* _Your instructions_: Produce word for word the lines of the data below running from the one that has "const returnY = hx.back + 14;" to the one that has "for node in", inclusive, and no others.

* _Data excerpt_:
--

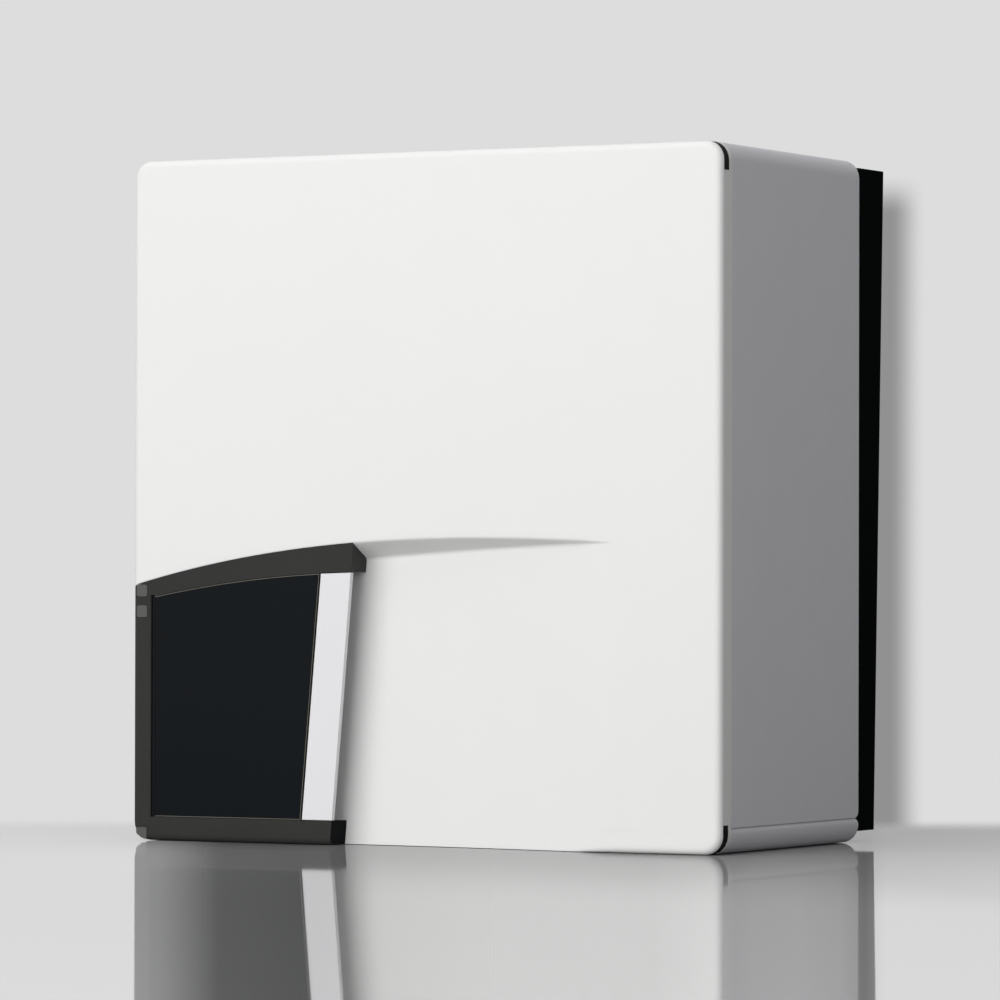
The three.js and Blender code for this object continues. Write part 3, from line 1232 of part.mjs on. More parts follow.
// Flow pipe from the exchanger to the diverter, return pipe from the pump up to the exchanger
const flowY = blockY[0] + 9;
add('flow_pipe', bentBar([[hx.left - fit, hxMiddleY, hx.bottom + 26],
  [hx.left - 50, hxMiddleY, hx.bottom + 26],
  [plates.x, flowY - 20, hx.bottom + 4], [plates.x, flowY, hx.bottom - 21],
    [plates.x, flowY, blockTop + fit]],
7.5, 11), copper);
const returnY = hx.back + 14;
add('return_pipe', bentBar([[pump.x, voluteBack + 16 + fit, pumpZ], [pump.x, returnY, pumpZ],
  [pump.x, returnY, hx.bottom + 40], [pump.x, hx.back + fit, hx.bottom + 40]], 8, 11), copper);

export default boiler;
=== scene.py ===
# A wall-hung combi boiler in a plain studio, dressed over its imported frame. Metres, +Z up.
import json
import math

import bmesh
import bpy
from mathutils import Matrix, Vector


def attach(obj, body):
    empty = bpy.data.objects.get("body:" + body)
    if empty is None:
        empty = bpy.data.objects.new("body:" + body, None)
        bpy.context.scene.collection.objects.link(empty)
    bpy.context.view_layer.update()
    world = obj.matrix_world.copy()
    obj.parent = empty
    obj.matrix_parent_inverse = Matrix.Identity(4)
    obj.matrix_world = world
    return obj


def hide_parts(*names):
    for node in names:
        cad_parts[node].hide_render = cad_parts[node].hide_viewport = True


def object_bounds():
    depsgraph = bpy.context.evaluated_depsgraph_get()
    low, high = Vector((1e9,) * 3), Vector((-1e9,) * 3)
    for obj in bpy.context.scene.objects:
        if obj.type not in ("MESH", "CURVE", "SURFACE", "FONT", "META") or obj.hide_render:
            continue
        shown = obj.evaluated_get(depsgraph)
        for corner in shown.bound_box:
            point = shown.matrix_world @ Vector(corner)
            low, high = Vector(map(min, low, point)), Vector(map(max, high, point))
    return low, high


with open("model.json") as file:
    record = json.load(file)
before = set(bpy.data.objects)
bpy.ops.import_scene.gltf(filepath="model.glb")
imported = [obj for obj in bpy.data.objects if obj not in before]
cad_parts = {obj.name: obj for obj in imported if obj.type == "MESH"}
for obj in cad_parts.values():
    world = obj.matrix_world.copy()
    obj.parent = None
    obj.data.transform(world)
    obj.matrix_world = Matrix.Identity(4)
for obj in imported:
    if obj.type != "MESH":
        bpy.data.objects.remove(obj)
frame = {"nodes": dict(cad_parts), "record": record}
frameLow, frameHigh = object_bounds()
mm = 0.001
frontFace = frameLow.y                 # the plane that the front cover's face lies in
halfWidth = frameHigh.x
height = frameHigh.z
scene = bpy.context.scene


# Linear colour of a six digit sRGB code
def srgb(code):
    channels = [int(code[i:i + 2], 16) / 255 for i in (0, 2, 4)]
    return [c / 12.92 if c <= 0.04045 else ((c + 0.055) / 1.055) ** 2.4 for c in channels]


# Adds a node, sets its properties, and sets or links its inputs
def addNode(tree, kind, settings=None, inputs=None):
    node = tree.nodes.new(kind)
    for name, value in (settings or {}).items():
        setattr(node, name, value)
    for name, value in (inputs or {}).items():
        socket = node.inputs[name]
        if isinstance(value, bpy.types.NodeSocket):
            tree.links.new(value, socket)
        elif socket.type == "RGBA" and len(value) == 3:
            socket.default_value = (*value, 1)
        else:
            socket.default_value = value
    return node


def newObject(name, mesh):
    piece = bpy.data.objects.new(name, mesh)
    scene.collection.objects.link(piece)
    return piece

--

* _Exercise result_:
const returnY = hx.back + 14;
add('return_pipe', bentBar([[pump.x, voluteBack + 16 + fit, pumpZ], [pump.x, returnY, pumpZ],
  [pump.x, returnY, hx.bottom + 40], [pump.x, hx.back + fit, hx.bottom + 40]], 8, 11), copper);

export default boiler;
=== scene.py ===
# A wall-hung combi boiler in a plain studio, dressed over its imported frame. Metres, +Z up.
import json
import math

import bmesh
import bpy
from mathutils import Matrix, Vector


def attach(obj, body):
    empty = bpy.data.objects.get("body:" + body)
    if empty is None:
        empty = bpy.data.objects.new("body:" + body, None)
        bpy.context.scene.collection.objects.link(empty)
    bpy.context.view_layer.update()
    world = obj.matrix_world.copy()
    obj.parent = empty
    obj.matrix_parent_inverse = Matrix.Identity(4)
    obj.matrix_world = world
    return obj


def hide_parts(*names):
    for node in names:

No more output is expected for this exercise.